Honorable Mention 2: Rebecca Mitchell, “Victorian Faddishness: The Dolly Varden from Dickens to Patience.” Journal of Victorian Culture 26.2 (2021): 153-171.
This article analyzes the concept of the fad as a Victorian phenomenon by tracing the cultural significance of a dress known as the Dolly Varden. From its 18th century continental origins to its appearance in Dickens’s 1841 Barnaby Rudge to the culmination of the dress’s popularity after its appearance in Gilbert and Sullivan’s 1881 Patience, when it became a “symbol of pop-culture-based Aestheticism,” the Dolly Varden, for Mitchell, exemplifies the “insistently presentist” nature of the fad. Mitchell studies a diverse array of subjects in this interdisciplinary essay, which also draws on a wide body of critical sources. The committee was impressed by the way the essay wove together the complex storylines of the Dolly Varden’s origins and afterlives, by its engaging style, and by this particular case study’s broader intervention about Victorian popular culture.
Stein Prize Committee: Jill Galvan (Chair), Anne O’Neil-Henry, and Melissa Jenkins.
INCS Susan Morgan Graduate Essay Prize 2022:
Winning Entry: Oriah Amit, “H. Rider Haggard’s Doctor Therne and the Liberal Politics of Public Health”
This paper analyzes H. Rider Haggard’s lesser-known Dr. Therne, a “vaccination novel” that anticipates a dystopian future in which public health is jeopardized for political gain. The committee commended the essay’s thoughtful attention to temporal complications for public health and for individual bodies when thinking about vaccine fictions. The paper’s layering of medical and narrative chronologies was thought-provoking, highlighting the novel’s anticipation of retrospection, which Amit links to the temporality of vaccination. Tracing the novel’s “epidemiological form and function,” the author argues that “the narrative present is haunted by a future that is always already past.” The paper contextualizes the nineteenth-century anti-vaccination movement as part of a radical left resistance to the statist oversight of private citizens and links the defense of vaccination to Haggard’s conservative politics. A very timely and important reminder of the complex prehistory of the anti-vaxx movement and the tension between individual liberty and the public good.
Honorable Mention: Grace Franklin, “The Layered History of Psychosocial Gaslighting”

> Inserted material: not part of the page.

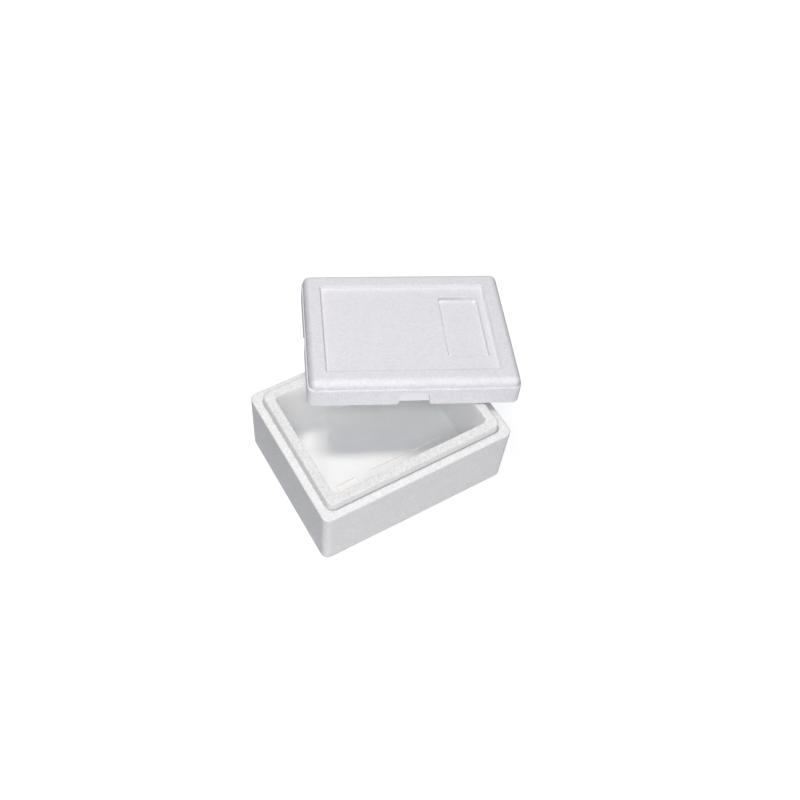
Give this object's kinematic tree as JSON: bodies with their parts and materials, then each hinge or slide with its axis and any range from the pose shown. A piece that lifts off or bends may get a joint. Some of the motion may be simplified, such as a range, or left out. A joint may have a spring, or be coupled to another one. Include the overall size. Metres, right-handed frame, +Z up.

Taking the explosion of uses of the term “gaslighting” and its diffusion of meanings as a starting point, this paper considers the multiple competing versions of the original Gaslight play and its subsequent film adaptations, in the context of the early twentieth-century energy shift from gas distribution networks to electricity. Compellingly written, this paper skillfully pulled together nineteenth- and twentieth-century literary sources with energy studies to present an effective examination of the role of power infrastructures and technology in relation to the heroine’s agency (or lack thereof) with each iteration of the story.
Susan Morgan Prize Committee: Alexandre Bonafas (Chair), Jen Camden, Elizabeth Chang, and Ruth McAdams.